An owner is seriously tight for cash and getting behind on bills and payroll taxes. His quick-fix is to do credit card receipt financing. This is different than credit card cash advances. (Besides, his credit cards were already maxed out.) This is borrowing money on future credit card receipts. Wrong!

  • Cash flow was already bad. The credit card receipt financing was only enough to catch up on payroll taxes and rent.

  • Fees can range from 15% to 80% APR of the amount financed.

  • The funding provider takes a fixed percentage of credit card revenues each day until the loan is settled.

  • With the funding provider taking daily payments before credit card settlements hit his bank account ... cash flow is even worse.

  • The owner’s financial woes only get worse because the quick-fix never addressed the real problem of paying commission rates that are too high and the uncontrolled spending.


The common thread in these three real-life examples is the entrepreneurial tendency to use a quick-fix without understanding what caused the problems in the first place or the consequences that may follow the quick-fix.

Here are my SIX No-Compromise Leadership strategies to avoid the quick-fix trap:

  1. Understand it: Quick-fix decisions are reactionary. The intent is to make whatever the ugliness is just go away. In business, ugly problems just don’t go away. Throwing a quick-fix at a problem is like putting a fresh coat of paint on a wall infested with termites. The first step is to take a deep breath and take the quick-fix option off the table. Examine the potential causes until you can isolate the real problem. It’s what caused the “real problem” that needs to be fixed ... not the outcome. Find and eliminate the termites before painting that wall.

  2. Accept and own it: Once you understand the direct cause of the problem, the toughest part is to accept that it happened on your watch ... or that you were the direct cause. Accepting it is about getting “real” and owning your contribution to the problem. Note: As the leader, directly or indirectly, you will always own a piece of every problem. Yes, there are times when accepting and owning it won’t feel good. It’s almost impossible to thoroughly fix a problem or implement change when the source is stuck in denial.

  3. Plan it: Planning avoids getting stuck in the quick-fix quagmire. Designing the best solution begins with defining the desired outcome you want to achieve. Using the three owner scenarios above, the solution to being compliant with California AB 1513 is not to go booth rental ... but to install a comprehensive pay system that will benefit the business and its employees long-term. The solution to implementing TBP is not doing pay calculations and hitting the launch button ... but to learn and implement all of the required systems and leadership responsibilities that make the TBP model truly powerful. The solution to a cash crisis is not to finance your credit card receipts ... but to learn proper cash-flow management and budgeting. The plan even addresses the potential “what-ifs” that may go wrong. A quick-fix is based on hope. A well-planned solution is based on research and a logical step-by-step procedure.

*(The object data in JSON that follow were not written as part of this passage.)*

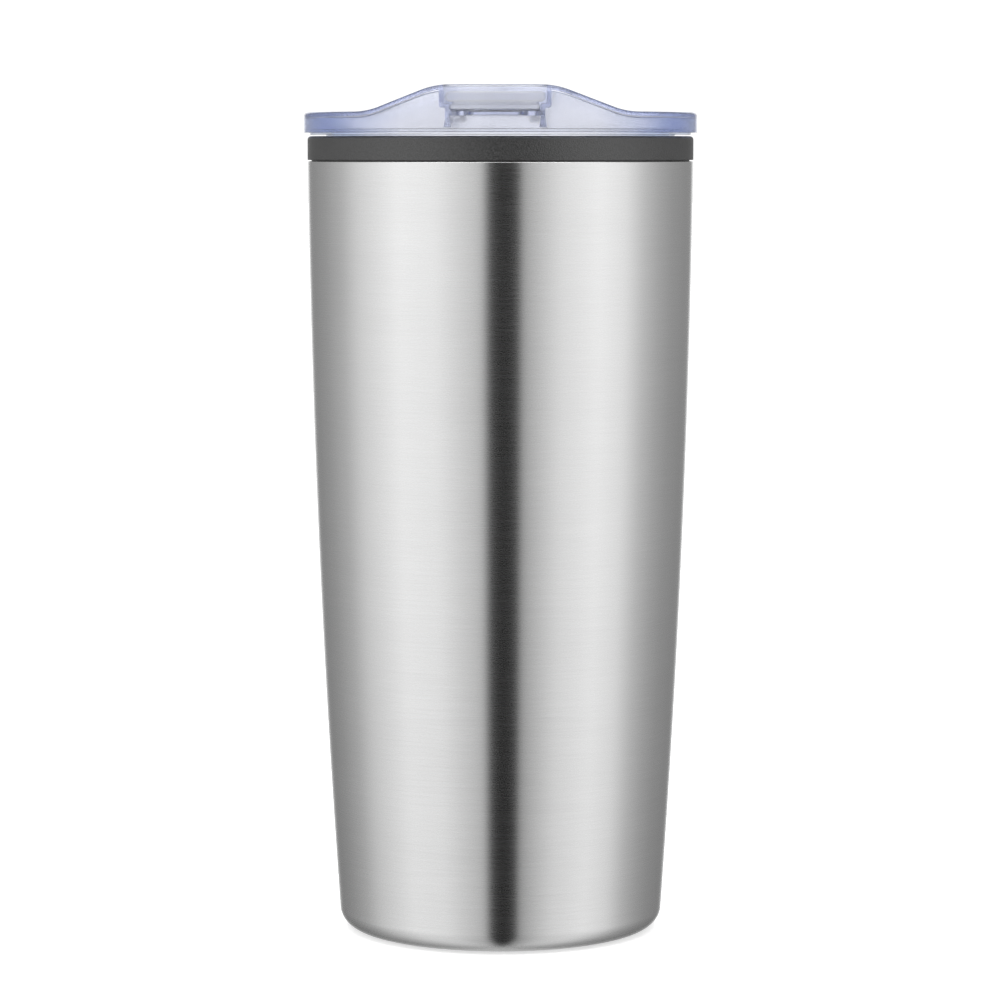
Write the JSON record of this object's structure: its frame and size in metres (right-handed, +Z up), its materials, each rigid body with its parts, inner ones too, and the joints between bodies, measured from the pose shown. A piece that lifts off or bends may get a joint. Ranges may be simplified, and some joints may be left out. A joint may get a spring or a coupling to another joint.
{
  "type": "insulated tumbler",
  "caption": "Tapered brushed-steel tumbler with a dark plastic liner and collar, and a clear press-in lid with a raised bridge and a thumb slide over the drinking hole.",
  "frame": {"origin": "centre of the flat ring that the tumbler stands on", "axes": "+Z up along the tumbler's axis; -Y is the drinking side; the slider opens towards +Y"},
  "size_m": [0.09, 0.09, 0.194],
  "materials": {
    "brushed_steel": "satin, brushed round the body",
    "base_steel": "satin, spun in rings",
    "dark_plastic": "fine matte texture",
    "clear_plastic": "clear with a faint blue tint",
    "silicone": "soft translucent white"
  },
  "bodies": {
    "cup": {"outer_shell": "brushed_steel", "base_plate": "base_steel", "liner": "dark_plastic", "liner_seal": "silicone"},
    "lid": {"lid_cover": "clear_plastic", "lid_plug": "clear_plastic", "lid_gasket": "silicone"},
    "thumb_slide": {"slider": "clear_plastic"}
  },
  "joints": [
    {"name": "lid_lift", "type": "slide", "parent": "cup", "child": "lid", "axis": [0, 0, 1], "range_m": [0, 0.05]},
    {"name": "slider_open", "type": "slide", "parent": "lid", "child": "thumb_slide", "axis": [0, 1, 0], "range_m": [0, 0.019]}
  ]
}
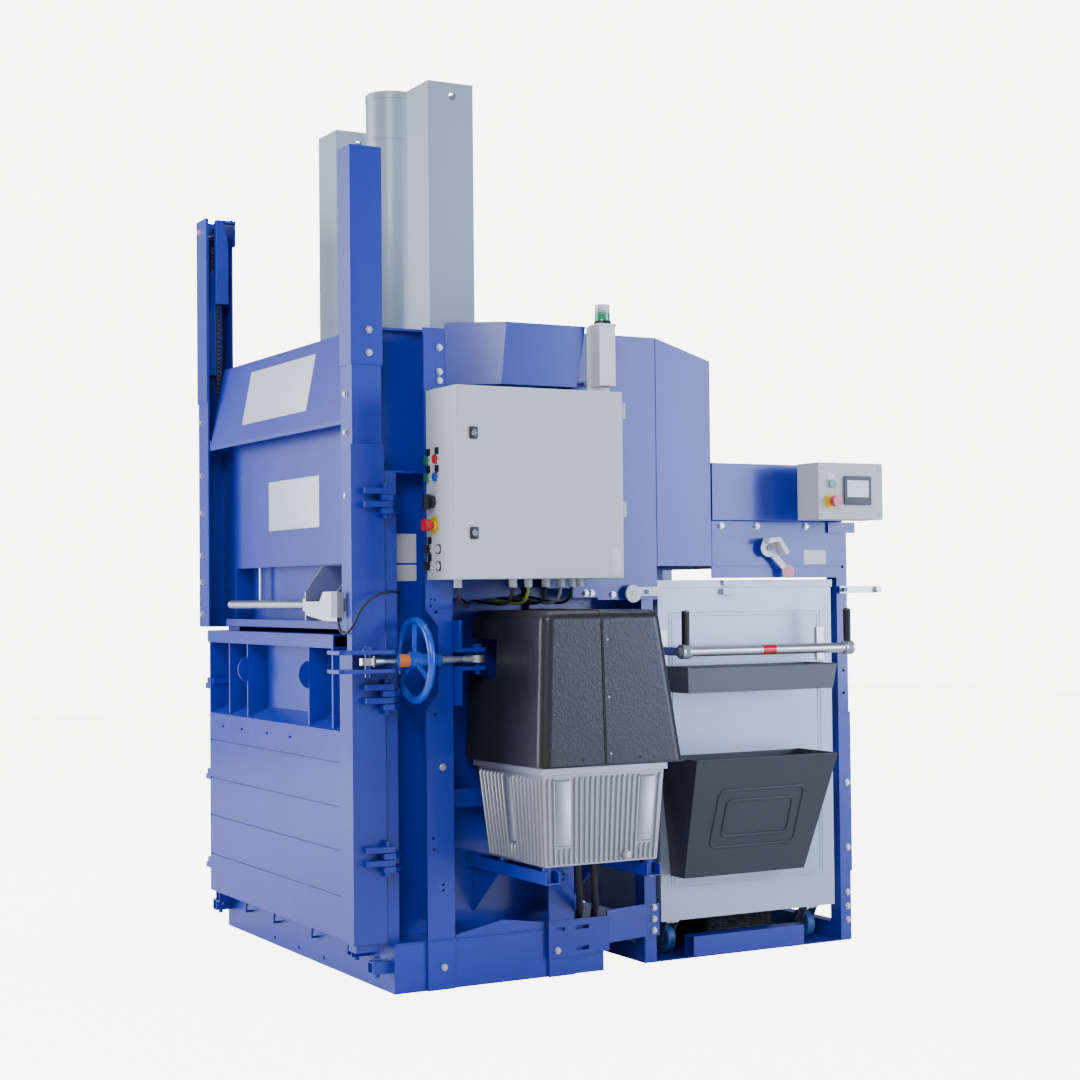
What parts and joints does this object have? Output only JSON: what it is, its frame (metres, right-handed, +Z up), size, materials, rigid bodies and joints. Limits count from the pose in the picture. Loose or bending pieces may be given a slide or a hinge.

  4. Implement it: With the plan to guide you, the implementation of any solution always goes much smoother. Every plan has a desired destination ... and it’s that destination (or solution) that must be relentlessly communicated to every team member. Change always rocks the boat ... and that rocking needs to make sense to all those affected. Relentless communication and information flow is non-negotiable. Monitoring progress and updating the team is non-negotiable. Adjusting and fine-tuning will always need to be done to keep the plan on course. Stay the course and never assume anything is fixed until the results prove it.

  5. Stick with it: Quick-fix solutions rarely make it across the finish line. Why? Because owners turn to quick-fixes because they’re either reluctant to do the work or are just willing to try anything. Likewise, if you did the research and built a solid plan ... by design you avoided the quick-fix. Stick to the plan. Push it across the finish line. Embrace the new behaviors, thinking and systems your plan requires. This is the toughest part of making a solution work. Be the No-Compromise Leader your business and your employees need you to be.

  6. Learn from it: Every business experiences setbacks and a disaster or two on the way to success. Learn from those behaviors and mistakes that took your business to that undesirable place. Remember how bad it felt and how much effort it took to get out of a mess. Appreciate and protect the positive cash flow and culture that represents your salon/spa today. Leave the quick-fixes to the less enlightened that don’t want to do the work that true success demands.


Here’s my challenge to you: If you hear the call of the “quick-fix” ... avoid it. If you feel yourself falling in love with an idea or concept that has you ready to hit the launch button ... snap out of it. No matter what you hear or think ... the quick-fix is, and always will be, a trap.